• **What is being asked**
Show all lines that include the string "True"; copy each one.

• **Recorded information**
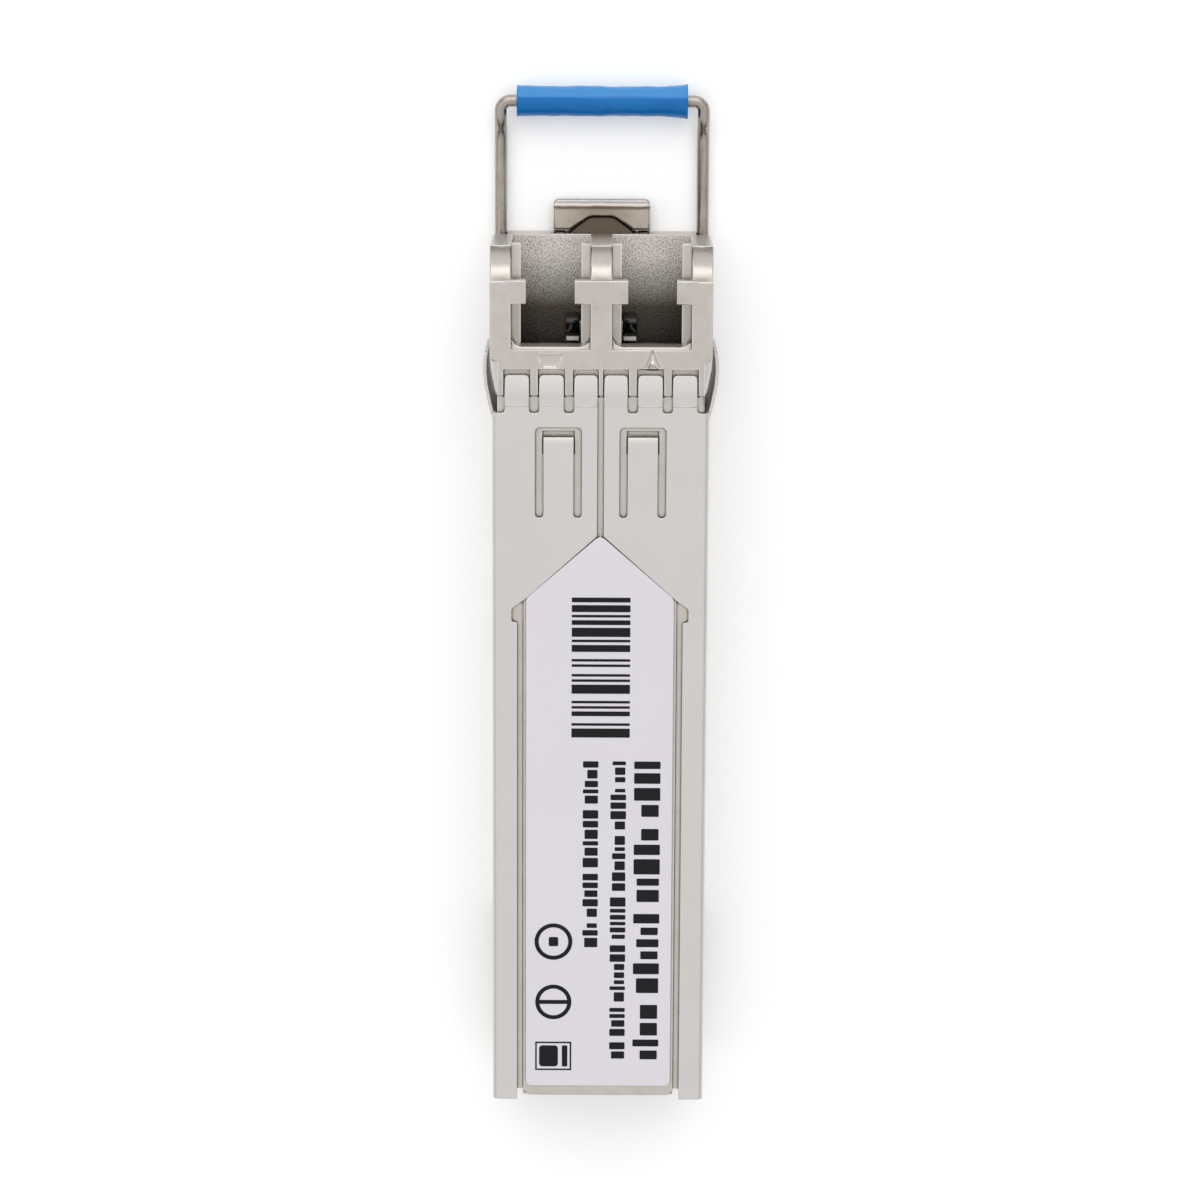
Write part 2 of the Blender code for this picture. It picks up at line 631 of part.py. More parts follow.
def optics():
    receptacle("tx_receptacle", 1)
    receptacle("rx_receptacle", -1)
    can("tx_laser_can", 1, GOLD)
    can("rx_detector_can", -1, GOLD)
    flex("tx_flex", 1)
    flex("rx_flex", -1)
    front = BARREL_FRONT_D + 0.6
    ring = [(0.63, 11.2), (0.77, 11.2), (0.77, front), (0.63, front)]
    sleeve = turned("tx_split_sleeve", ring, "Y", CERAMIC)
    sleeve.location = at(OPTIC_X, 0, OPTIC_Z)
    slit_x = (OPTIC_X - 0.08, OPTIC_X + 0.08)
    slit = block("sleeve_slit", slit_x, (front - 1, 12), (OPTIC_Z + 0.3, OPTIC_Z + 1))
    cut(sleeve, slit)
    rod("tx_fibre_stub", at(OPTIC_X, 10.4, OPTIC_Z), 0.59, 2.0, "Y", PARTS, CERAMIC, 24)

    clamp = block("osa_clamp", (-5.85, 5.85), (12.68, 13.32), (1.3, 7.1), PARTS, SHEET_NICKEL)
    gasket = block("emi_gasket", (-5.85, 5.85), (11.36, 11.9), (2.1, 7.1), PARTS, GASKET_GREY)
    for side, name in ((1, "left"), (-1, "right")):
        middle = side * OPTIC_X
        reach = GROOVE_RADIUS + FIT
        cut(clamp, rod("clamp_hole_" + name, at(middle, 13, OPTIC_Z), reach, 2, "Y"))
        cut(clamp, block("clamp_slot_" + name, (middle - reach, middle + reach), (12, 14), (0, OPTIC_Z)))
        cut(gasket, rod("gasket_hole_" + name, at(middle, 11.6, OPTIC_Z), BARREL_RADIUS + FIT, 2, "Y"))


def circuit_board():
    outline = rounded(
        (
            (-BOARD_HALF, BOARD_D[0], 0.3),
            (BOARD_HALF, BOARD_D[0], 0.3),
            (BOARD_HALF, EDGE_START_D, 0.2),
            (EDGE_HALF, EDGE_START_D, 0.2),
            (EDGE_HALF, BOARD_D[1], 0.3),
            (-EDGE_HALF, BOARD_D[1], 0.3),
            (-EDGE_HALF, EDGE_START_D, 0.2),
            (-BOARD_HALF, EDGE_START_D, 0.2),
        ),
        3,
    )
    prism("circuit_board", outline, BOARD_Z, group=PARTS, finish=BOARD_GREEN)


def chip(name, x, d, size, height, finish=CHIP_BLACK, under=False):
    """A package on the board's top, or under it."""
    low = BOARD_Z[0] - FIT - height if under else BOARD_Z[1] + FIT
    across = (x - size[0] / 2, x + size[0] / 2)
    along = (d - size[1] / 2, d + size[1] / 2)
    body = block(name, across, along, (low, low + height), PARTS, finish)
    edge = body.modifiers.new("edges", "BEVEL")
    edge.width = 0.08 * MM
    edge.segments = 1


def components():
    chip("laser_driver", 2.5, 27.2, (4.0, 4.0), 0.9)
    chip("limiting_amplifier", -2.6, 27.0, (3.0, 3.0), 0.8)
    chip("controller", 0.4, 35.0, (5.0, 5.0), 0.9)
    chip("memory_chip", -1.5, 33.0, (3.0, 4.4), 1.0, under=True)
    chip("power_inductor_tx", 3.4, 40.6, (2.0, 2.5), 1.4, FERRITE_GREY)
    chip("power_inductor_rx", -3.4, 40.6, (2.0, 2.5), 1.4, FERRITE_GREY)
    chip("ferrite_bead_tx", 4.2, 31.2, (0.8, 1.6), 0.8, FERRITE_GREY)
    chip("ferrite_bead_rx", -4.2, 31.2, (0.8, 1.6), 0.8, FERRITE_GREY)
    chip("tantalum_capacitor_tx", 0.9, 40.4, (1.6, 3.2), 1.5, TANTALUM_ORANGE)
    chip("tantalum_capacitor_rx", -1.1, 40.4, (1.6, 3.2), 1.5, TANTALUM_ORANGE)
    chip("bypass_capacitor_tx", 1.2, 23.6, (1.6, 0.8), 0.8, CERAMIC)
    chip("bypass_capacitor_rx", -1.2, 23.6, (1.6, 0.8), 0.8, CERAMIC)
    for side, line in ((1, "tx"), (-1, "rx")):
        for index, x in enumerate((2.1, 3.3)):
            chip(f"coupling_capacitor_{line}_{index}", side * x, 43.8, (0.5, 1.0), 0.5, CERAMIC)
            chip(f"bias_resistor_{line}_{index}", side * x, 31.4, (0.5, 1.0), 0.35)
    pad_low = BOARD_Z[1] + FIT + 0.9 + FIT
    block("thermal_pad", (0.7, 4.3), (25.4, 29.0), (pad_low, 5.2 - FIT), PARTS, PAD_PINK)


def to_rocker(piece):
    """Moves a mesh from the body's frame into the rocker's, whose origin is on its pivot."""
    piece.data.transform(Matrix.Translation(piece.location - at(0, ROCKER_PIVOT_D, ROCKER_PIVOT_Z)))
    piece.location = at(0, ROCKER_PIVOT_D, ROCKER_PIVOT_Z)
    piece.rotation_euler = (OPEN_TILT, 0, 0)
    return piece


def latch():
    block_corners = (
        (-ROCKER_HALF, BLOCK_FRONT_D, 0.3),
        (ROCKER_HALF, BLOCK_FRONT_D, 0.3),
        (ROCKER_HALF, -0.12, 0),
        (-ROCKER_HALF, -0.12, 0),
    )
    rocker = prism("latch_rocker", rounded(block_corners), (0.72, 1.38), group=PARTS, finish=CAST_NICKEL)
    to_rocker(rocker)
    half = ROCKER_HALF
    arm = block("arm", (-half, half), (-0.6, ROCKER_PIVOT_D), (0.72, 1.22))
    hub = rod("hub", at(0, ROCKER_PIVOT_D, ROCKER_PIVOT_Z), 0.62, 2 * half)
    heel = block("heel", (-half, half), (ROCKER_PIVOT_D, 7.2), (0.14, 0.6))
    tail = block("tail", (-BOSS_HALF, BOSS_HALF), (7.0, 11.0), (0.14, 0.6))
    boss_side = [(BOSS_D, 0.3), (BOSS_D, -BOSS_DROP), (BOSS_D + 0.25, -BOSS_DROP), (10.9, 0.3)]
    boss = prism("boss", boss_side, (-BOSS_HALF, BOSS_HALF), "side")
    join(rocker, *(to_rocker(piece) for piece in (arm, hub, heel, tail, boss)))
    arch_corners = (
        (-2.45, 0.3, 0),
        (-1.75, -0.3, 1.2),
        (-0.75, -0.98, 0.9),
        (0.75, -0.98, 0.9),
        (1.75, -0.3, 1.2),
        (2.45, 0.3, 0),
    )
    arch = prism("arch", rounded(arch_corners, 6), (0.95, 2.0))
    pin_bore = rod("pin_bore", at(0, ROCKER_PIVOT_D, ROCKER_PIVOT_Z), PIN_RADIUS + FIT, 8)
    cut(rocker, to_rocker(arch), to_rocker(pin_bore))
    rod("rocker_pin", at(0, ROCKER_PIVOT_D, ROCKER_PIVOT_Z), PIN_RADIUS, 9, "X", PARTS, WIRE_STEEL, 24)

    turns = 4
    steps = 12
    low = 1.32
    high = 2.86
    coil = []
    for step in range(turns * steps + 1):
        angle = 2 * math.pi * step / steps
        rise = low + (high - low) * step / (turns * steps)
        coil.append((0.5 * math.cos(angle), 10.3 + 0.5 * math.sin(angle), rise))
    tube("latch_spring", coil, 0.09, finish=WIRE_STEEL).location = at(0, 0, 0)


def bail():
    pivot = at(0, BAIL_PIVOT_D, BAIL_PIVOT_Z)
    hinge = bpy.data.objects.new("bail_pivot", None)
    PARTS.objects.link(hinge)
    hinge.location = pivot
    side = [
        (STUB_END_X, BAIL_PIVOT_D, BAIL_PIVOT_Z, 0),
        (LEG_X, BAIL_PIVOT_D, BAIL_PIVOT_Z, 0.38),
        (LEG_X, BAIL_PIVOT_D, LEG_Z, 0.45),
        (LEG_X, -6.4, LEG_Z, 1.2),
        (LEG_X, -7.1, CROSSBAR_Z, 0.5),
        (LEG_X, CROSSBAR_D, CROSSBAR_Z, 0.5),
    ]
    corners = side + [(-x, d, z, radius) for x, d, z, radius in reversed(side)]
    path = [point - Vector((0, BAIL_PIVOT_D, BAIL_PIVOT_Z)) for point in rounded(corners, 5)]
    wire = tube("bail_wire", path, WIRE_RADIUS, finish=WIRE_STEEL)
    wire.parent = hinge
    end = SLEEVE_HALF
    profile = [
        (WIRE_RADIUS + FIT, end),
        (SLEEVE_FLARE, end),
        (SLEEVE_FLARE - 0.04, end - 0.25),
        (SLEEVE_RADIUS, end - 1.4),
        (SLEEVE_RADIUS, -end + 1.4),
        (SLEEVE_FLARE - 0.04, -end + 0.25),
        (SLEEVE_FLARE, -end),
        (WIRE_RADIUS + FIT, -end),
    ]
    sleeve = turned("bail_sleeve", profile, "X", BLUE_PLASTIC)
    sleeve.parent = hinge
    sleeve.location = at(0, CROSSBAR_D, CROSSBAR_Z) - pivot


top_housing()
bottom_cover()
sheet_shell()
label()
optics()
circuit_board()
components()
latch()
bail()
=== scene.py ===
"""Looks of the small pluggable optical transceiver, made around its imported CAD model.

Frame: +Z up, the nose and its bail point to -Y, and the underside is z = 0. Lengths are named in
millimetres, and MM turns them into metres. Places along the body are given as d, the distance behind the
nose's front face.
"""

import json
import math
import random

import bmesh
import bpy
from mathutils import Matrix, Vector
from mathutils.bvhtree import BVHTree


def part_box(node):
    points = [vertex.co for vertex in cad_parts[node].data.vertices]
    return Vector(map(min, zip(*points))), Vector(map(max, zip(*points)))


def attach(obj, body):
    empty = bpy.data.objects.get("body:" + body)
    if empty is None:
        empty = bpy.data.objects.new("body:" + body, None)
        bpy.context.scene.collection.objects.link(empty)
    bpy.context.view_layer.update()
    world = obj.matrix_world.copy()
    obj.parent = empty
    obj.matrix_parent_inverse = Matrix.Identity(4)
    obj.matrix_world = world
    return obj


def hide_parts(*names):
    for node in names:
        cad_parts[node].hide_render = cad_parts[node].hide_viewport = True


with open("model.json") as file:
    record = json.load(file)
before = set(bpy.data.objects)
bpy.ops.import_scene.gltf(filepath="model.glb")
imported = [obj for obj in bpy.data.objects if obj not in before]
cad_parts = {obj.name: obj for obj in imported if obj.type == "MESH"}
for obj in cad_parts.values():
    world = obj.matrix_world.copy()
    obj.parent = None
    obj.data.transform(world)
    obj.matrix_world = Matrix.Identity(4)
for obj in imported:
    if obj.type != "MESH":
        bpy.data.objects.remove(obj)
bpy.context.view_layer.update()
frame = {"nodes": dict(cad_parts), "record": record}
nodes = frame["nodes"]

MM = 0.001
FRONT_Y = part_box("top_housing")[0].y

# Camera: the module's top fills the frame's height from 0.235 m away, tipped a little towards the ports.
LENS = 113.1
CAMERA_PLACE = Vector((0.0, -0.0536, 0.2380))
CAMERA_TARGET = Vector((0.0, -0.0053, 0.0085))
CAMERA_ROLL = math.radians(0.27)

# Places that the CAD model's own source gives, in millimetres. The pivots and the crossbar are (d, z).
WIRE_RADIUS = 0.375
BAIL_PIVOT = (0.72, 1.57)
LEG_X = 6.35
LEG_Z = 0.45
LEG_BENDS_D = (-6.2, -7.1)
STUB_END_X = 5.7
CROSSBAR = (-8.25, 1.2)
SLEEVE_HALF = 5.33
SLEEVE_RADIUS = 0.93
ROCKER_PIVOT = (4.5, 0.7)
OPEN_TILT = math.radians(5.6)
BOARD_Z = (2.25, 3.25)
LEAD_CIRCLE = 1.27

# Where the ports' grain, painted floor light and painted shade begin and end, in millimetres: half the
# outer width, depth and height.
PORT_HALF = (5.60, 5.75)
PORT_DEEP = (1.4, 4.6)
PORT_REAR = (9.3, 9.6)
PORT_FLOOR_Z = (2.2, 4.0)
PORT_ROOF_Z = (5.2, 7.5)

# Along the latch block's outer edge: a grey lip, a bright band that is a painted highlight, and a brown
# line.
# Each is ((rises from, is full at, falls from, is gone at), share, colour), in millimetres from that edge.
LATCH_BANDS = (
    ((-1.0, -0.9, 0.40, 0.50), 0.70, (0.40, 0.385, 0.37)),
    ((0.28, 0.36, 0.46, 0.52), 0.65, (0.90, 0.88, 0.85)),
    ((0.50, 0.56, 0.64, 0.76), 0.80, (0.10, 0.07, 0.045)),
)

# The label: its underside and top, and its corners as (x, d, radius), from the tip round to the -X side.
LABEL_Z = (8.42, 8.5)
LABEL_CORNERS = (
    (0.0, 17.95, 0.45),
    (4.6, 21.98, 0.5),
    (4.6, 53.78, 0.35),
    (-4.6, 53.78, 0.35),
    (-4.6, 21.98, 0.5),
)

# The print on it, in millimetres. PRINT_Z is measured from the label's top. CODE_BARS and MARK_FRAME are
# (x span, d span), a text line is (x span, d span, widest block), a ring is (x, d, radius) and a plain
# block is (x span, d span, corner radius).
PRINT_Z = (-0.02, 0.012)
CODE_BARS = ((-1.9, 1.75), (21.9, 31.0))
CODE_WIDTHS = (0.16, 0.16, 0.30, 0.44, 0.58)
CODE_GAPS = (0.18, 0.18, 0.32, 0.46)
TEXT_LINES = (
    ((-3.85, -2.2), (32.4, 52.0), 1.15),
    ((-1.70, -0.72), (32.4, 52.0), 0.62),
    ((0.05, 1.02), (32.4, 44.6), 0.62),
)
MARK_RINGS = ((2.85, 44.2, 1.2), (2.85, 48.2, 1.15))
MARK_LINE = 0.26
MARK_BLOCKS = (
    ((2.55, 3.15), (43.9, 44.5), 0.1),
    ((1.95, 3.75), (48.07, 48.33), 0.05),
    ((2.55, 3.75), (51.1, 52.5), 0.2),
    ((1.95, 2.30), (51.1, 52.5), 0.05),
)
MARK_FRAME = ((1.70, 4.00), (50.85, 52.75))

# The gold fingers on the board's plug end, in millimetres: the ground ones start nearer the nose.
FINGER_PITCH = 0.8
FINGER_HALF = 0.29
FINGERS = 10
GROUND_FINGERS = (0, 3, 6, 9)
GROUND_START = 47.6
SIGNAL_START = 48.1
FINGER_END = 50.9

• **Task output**
    chip("memory_chip", -1.5, 33.0, (3.0, 4.4), 1.0, under=True)
        cad_parts[node].hide_render = cad_parts[node].hide_viewport = True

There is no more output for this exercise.